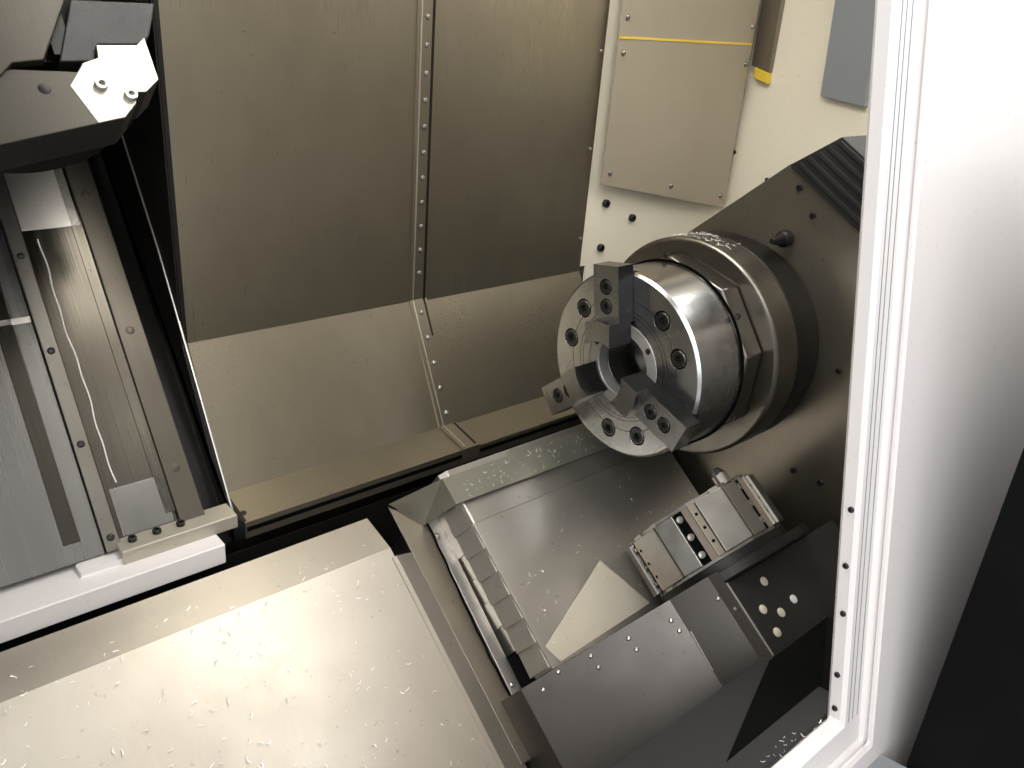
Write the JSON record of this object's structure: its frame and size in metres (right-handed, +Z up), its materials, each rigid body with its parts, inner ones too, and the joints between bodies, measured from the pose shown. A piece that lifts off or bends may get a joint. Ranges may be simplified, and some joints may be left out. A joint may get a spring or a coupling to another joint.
{
  "type": "cnc turning lathe",
  "caption": "Slant bed turning lathe with a sliding door, a sub spindle with a jaw chuck, upper and lower turrets, telescopic way covers and a console.",
  "frame": {"origin": "centre of the machine's box, on the floor", "axes": "+X along the spindle axis towards the sub spindle's headstock, +Y from the operator to the back, +Z up"},
  "size_m": [3, 1.5, 2],
  "materials": {
    "white_paint": "satin",
    "cream_paint": "satin",
    "grey_paint": "satin",
    "cast_iron": "machined",
    "stainless": "brushed",
    "steel": "ground",
    "dark_steel": "blackened",
    "black_plastic": "matte",
    "red_plastic": "gloss",
    "green_plastic": "gloss",
    "yellow_plastic": "gloss",
    "window_glass": "clear"
  },
  "bodies": {
    "machine": {"base_frame": "cast_iron", "bed_casting": "cast_iron", "left_side_panel": "white_paint", "right_side_panel": "white_paint", "rear_panel": "white_paint", "roof_panel": "white_paint", "front_lower_panel": "white_paint", "front_upper_panel": "white_paint", "door_jamb": "white_paint", "door_lower_rail": "grey_paint", "door_upper_rail": "grey_paint", "door_sill": "stainless", "left_end_wall": "cream_paint", "right_end_wall": "cream_paint", "rear_wall_panel": "cream_paint", "wall_cover": "cream_paint", "gutter_channel": "dark_steel", "work_lamp": "white_paint", "back_cover_fixed": "stainless", "front_cover_fixed": "stainless", "console_housing": "black_plastic", "console_screen": "window_glass"},
    "door": {"door_panel": "white_paint", "door_window": "window_glass", "door_handle": "steel"},
    "drawer": {"chip_drawer": "grey_paint"},
    "saddle": {"upper_saddle": "stainless", "saddle_sill": "white_paint", "back_cover_moving": "stainless"},
    "upper_x_slide": {"upper_slide": "cast_iron"},
    "upper_turret": {"upper_turret_drum": "dark_steel"},
    "carriage": {"lower_carriage": "cast_iron", "front_cover_moving": "stainless", "x_cover_inner": "stainless"},
    "lower_x_slide": {"turret_slide": "stainless", "turret_housing": "grey_paint", "x_cover_outer": "stainless"},
    "lower_turret": {"turret_drum": "steel", "turret_disc": "dark_steel"},
    "headstock": {"headstock_plate": "stainless", "headstock_body": "grey_paint", "way_wiper": "black_plastic", "coolant_nozzle": "dark_steel", "front_bearing": "steel", "rear_bearing": "steel"},
    "spindle": {"chuck_body": "steel", "pilot_bush": "steel", "chuck_adapter": "steel", "spindle_disc": "steel", "spindle_ring": "dark_steel", "spindle_shaft": "steel", "clamping_cylinder": "steel"},
    "jaw_1": {"chuck_jaw_1": "steel"},
    "jaw_2": {"chuck_jaw_2": "steel"},
    "jaw_3": {"chuck_jaw_3": "steel"},
    "cycle_start": {"cycle_start_button": "green_plastic"},
    "feed_hold": {"feed_hold_button": "yellow_plastic"},
    "stop_button": {"emergency_stop": "red_plastic"},
    "override": {"override_knob": "black_plastic"}
  },
  "joints": [
    {"name": "door_slide", "type": "slide", "parent": "machine", "child": "door", "axis": [1, 0, 0], "range_m": [0, 0.88]},
    {"name": "drawer_slide", "type": "slide", "parent": "machine", "child": "drawer", "axis": [0, -1, 0], "range_m": [0, 0.4]},
    {"name": "saddle_slide", "type": "slide", "parent": "machine", "child": "saddle", "axis": [1, 0, 0], "range_m": [-0.2, 0.08]},
    {"name": "upper_turret_slide", "type": "slide", "parent": "saddle", "child": "upper_x_slide", "axis": [0, 0.6293, 0.7771], "range_m": [-0.25, 0.1]},
    {"name": "upper_turret_index", "type": "hinge", "parent": "upper_x_slide", "child": "upper_turret", "pos_m": [-0.03, 0.03815, 1.2858], "axis": [0, 0.6293, 0.7771], "continuous": true},
    {"name": "carriage_slide", "type": "slide", "parent": "machine", "child": "carriage", "axis": [1, 0, 0], "range_m": [-0.3, 0.01]},
    {"name": "lower_turret_slide", "type": "slide", "parent": "carriage", "child": "lower_x_slide", "axis": [0, -0.8192, -0.5736], "range_m": [-0.02, 0.1]},
    {"name": "lower_turret_index", "type": "hinge", "parent": "lower_x_slide", "child": "lower_turret", "pos_m": [0.498, -0.36801, 0.8496], "axis": [0, -0.8192, -0.5736], "continuous": true},
    {"name": "headstock_slide", "type": "slide", "parent": "machine", "child": "headstock", "axis": [1, 0, 0], "range_m": [-0.01, 0.25]},
    {"name": "spindle_turn", "type": "hinge", "parent": "headstock", "child": "spindle", "pos_m": [0.45, -0.23, 1.05], "axis": [1, 0, 0], "continuous": true},
    {"name": "jaw_1_slide", "type": "slide", "parent": "spindle", "child": "jaw_1", "axis": [0, 0.1857, 0.9826], "range_m": [0, 0.0035]},
    {"name": "jaw_2_slide", "type": "slide", "parent": "spindle", "child": "jaw_2", "axis": [0, -0.9438, -0.3305], "range_m": [0, 0.0035]},
    {"name": "jaw_3_slide", "type": "slide", "parent": "spindle", "child": "jaw_3", "axis": [0, 0.7581, -0.6521], "range_m": [0, 0.0035]},
    {"name": "cycle_start_press", "type": "slide", "parent": "machine", "child": "cycle_start", "axis": [0, 1, 0], "range_m": [0, 0.004], "stiffness_N_per_m": 400, "springref_m": -0.001},
    {"name": "feed_hold_press", "type": "slide", "parent": "machine", "child": "feed_hold", "axis": [0, 1, 0], "range_m": [0, 0.004], "stiffness_N_per_m": 400, "springref_m": -0.001},
    {"name": "emergency_stop_press", "type": "slide", "parent": "machine", "child": "stop_button", "axis": [0, 1, 0], "range_m": [0, 0.004], "stiffness_N_per_m": 600, "springref_m": -0.001},
    {"name": "override_turn", "type": "hinge", "parent": "machine", "child": "override", "pos_m": [0.69, -0.73, 0.89], "axis": [0, -1, 0], "range_deg": [-135, 135]}
  ],
  "couplings": [
    {"joint": "jaw_2_slide", "follows": "jaw_1_slide", "ratio": 1},
    {"joint": "jaw_3_slide", "follows": "jaw_1_slide", "ratio": 1}
  ]
}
■ ■ ■
- _TASK_
Copy out the material word for word and line for line.

- _REPLY TO THE EXERCISE_
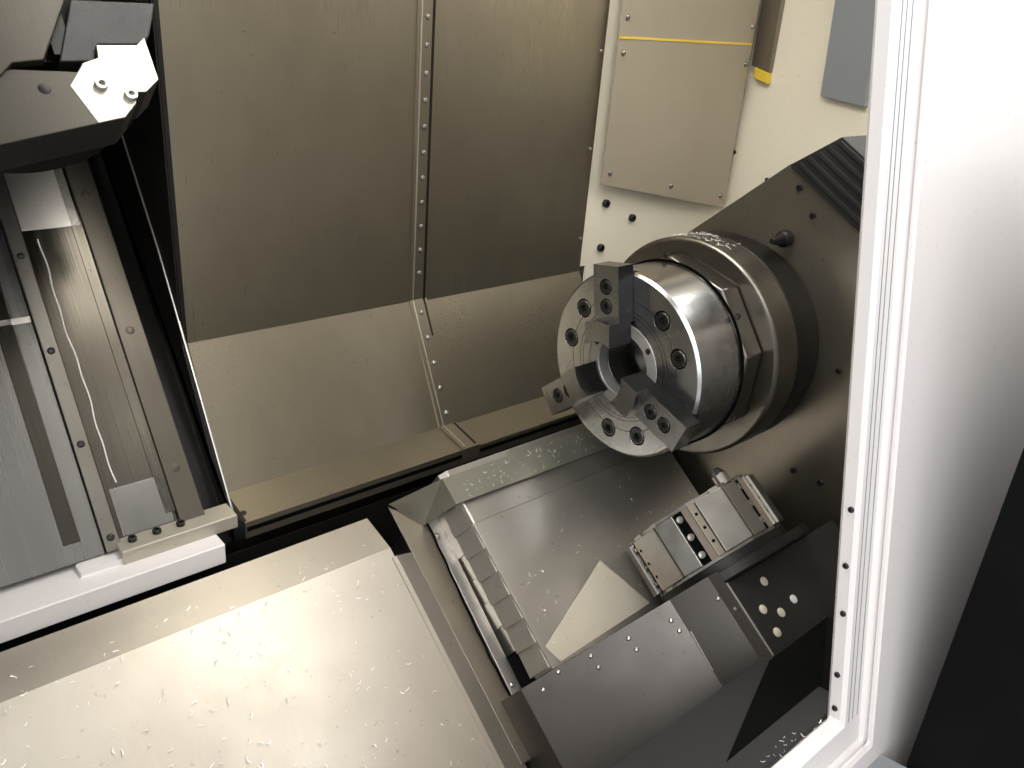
Write the JSON record of this object's structure: its frame and size in metres (right-handed, +Z up), its materials, each rigid body with its parts, inner ones too, and the joints between bodies, measured from the pose shown. A piece that lifts off or bends may get a joint. Ranges may be simplified, and some joints may be left out. A joint may get a spring or a coupling to another joint.
{
  "type": "cnc turning lathe",
  "caption": "Slant bed turning lathe with a sliding door, a sub spindle with a jaw chuck, upper and lower turrets, telescopic way covers and a console.",
  "frame": {"origin": "centre of the machine's box, on the floor", "axes": "+X along the spindle axis towards the sub spindle's headstock, +Y from the operator to the back, +Z up"},
  "size_m": [3, 1.5, 2],
  "materials": {
    "white_paint": "satin",
    "cream_paint": "satin",
    "grey_paint": "satin",
    "cast_iron": "machined",
    "stainless": "brushed",
    "steel": "ground",
    "dark_steel": "blackened",
    "black_plastic": "matte",
    "red_plastic": "gloss",
    "green_plastic": "gloss",
    "yellow_plastic": "gloss",
    "window_glass": "clear"
  },
  "bodies": {
    "machine": {"base_frame": "cast_iron", "bed_casting": "cast_iron", "left_side_panel": "white_paint", "right_side_panel": "white_paint", "rear_panel": "white_paint", "roof_panel": "white_paint", "front_lower_panel": "white_paint", "front_upper_panel": "white_paint", "door_jamb": "white_paint", "door_lower_rail": "grey_paint", "door_upper_rail": "grey_paint", "door_sill": "stainless", "left_end_wall": "cream_paint", "right_end_wall": "cream_paint", "rear_wall_panel": "cream_paint", "wall_cover": "cream_paint", "gutter_channel": "dark_steel", "work_lamp": "white_paint", "back_cover_fixed": "stainless", "front_cover_fixed": "stainless", "console_housing": "black_plastic", "console_screen": "window_glass"},
    "door": {"door_panel": "white_paint", "door_window": "window_glass", "door_handle": "steel"},
    "drawer": {"chip_drawer": "grey_paint"},
    "saddle": {"upper_saddle": "stainless", "saddle_sill": "white_paint", "back_cover_moving": "stainless"},
    "upper_x_slide": {"upper_slide": "cast_iron"},
    "upper_turret": {"upper_turret_drum": "dark_steel"},
    "carriage": {"lower_carriage": "cast_iron", "front_cover_moving": "stainless", "x_cover_inner": "stainless"},
    "lower_x_slide": {"turret_slide": "stainless", "turret_housing": "grey_paint", "x_cover_outer": "stainless"},
    "lower_turret": {"turret_drum": "steel", "turret_disc": "dark_steel"},
    "headstock": {"headstock_plate": "stainless", "headstock_body": "grey_paint", "way_wiper": "black_plastic", "coolant_nozzle": "dark_steel", "front_bearing": "steel", "rear_bearing": "steel"},
    "spindle": {"chuck_body": "steel", "pilot_bush": "steel", "chuck_adapter": "steel", "spindle_disc": "steel", "spindle_ring": "dark_steel", "spindle_shaft": "steel", "clamping_cylinder": "steel"},
    "jaw_1": {"chuck_jaw_1": "steel"},
    "jaw_2": {"chuck_jaw_2": "steel"},
    "jaw_3": {"chuck_jaw_3": "steel"},
    "cycle_start": {"cycle_start_button": "green_plastic"},
    "feed_hold": {"feed_hold_button": "yellow_plastic"},
    "stop_button": {"emergency_stop": "red_plastic"},
    "override": {"override_knob": "black_plastic"}
  },
  "joints": [
    {"name": "door_slide", "type": "slide", "parent": "machine", "child": "door", "axis": [1, 0, 0], "range_m": [0, 0.88]},
    {"name": "drawer_slide", "type": "slide", "parent": "machine", "child": "drawer", "axis": [0, -1, 0], "range_m": [0, 0.4]},
    {"name": "saddle_slide", "type": "slide", "parent": "machine", "child": "saddle", "axis": [1, 0, 0], "range_m": [-0.2, 0.08]},
    {"name": "upper_turret_slide", "type": "slide", "parent": "saddle", "child": "upper_x_slide", "axis": [0, 0.6293, 0.7771], "range_m": [-0.25, 0.1]},
    {"name": "upper_turret_index", "type": "hinge", "parent": "upper_x_slide", "child": "upper_turret", "pos_m": [-0.03, 0.03815, 1.2858], "axis": [0, 0.6293, 0.7771], "continuous": true},
    {"name": "carriage_slide", "type": "slide", "parent": "machine", "child": "carriage", "axis": [1, 0, 0], "range_m": [-0.3, 0.01]},
    {"name": "lower_turret_slide", "type": "slide", "parent": "carriage", "child": "lower_x_slide", "axis": [0, -0.8192, -0.5736], "range_m": [-0.02, 0.1]},
    {"name": "lower_turret_index", "type": "hinge", "parent": "lower_x_slide", "child": "lower_turret", "pos_m": [0.498, -0.36801, 0.8496], "axis": [0, -0.8192, -0.5736], "continuous": true},
    {"name": "headstock_slide", "type": "slide", "parent": "machine", "child": "headstock", "axis": [1, 0, 0], "range_m": [-0.01, 0.25]},
    {"name": "spindle_turn", "type": "hinge", "parent": "headstock", "child": "spindle", "pos_m": [0.45, -0.23, 1.05], "axis": [1, 0, 0], "continuous": true},
    {"name": "jaw_1_slide", "type": "slide", "parent": "spindle", "child": "jaw_1", "axis": [0, 0.1857, 0.9826], "range_m": [0, 0.0035]},
    {"name": "jaw_2_slide", "type": "slide", "parent": "spindle", "child": "jaw_2", "axis": [0, -0.9438, -0.3305], "range_m": [0, 0.0035]},
    {"name": "jaw_3_slide", "type": "slide", "parent": "spindle", "child": "jaw_3", "axis": [0, 0.7581, -0.6521], "range_m": [0, 0.0035]},
    {"name": "cycle_start_press", "type": "slide", "parent": "machine", "child": "cycle_start", "axis": [0, 1, 0], "range_m": [0, 0.004], "stiffness_N_per_m": 400, "springref_m": -0.001},
    {"name": "feed_hold_press", "type": "slide", "parent": "machine", "child": "feed_hold", "axis": [0, 1, 0], "range_m": [0, 0.004], "stiffness_N_per_m": 400, "springref_m": -0.001},
    {"name": "emergency_stop_press", "type": "slide", "parent": "machine", "child": "stop_button", "axis": [0, 1, 0], "range_m": [0, 0.004], "stiffness_N_per_m": 600, "springref_m": -0.001},
    {"name": "override_turn", "type": "hinge", "parent": "machine", "child": "override", "pos_m": [0.69, -0.73, 0.89], "axis": [0, -1, 0], "range_deg": [-135, 135]}
  ],
  "couplings": [
    {"joint": "jaw_2_slide", "follows": "jaw_1_slide", "ratio": 1},
    {"joint": "jaw_3_slide", "follows": "jaw_1_slide", "ratio": 1}
  ]
}